Embora Antiéticos continue possuindo grupos de estudo, as primeiras discussões dos membros agora se dão através de sua música. “Nosso objetivo [com nossos shows] é deixar todos na mesma vibração”, diz Thiago. “Nós falamos com pessoas de diferentes linguagens, de uma forma diferente”.
“As vezes no nosso show, nós falamos e as pessoas choram”, diz William. “Tem pessoas que riem, existem várias reações diferentes.
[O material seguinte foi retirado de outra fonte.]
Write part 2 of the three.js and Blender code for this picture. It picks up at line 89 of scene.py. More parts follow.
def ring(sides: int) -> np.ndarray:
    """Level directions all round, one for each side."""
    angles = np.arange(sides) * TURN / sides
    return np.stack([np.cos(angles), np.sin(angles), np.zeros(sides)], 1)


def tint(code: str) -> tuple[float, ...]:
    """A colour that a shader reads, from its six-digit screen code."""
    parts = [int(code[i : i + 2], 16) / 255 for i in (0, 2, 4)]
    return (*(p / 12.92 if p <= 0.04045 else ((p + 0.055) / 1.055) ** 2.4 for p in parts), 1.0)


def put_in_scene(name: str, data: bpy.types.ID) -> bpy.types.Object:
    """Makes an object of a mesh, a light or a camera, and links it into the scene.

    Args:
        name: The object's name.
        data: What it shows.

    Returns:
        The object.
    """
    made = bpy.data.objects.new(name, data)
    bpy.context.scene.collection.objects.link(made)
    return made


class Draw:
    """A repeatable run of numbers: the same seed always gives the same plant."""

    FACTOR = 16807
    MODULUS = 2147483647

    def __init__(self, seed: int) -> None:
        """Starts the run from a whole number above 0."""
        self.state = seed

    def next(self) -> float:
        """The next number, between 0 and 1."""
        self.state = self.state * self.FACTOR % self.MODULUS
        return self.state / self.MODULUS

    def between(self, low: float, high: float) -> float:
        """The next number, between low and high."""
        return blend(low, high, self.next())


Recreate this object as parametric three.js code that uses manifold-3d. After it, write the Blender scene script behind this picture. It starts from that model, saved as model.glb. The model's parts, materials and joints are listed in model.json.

Chorando ou rindo, não importa a reação, o importante é eles estarem naquele momento… Isto é o que a música faz.”
O grupo está muito empolgado com a resposta que estão recebendo. “Nós somos reconhecidos como o grupo que troca mixtapes por abraços… Nós temos encontrado pessoas na farmácia, no trem, na Lapa, abraçando a gente, dizendo, ‘Eu quero um mixtape!’ E isso é muito legal!” diz William.
Para Antiéticos, a música é toda sobre a coletividade nas suas comunidades. “Nosso maior objetivo é trazer as pessoas juntas no mesmo espaço”, diz Flávio. “A partir disso, elas criam mais discussão, elas criam relações, força, vida—elas criam amor. Que é o que está em torno de tudo”.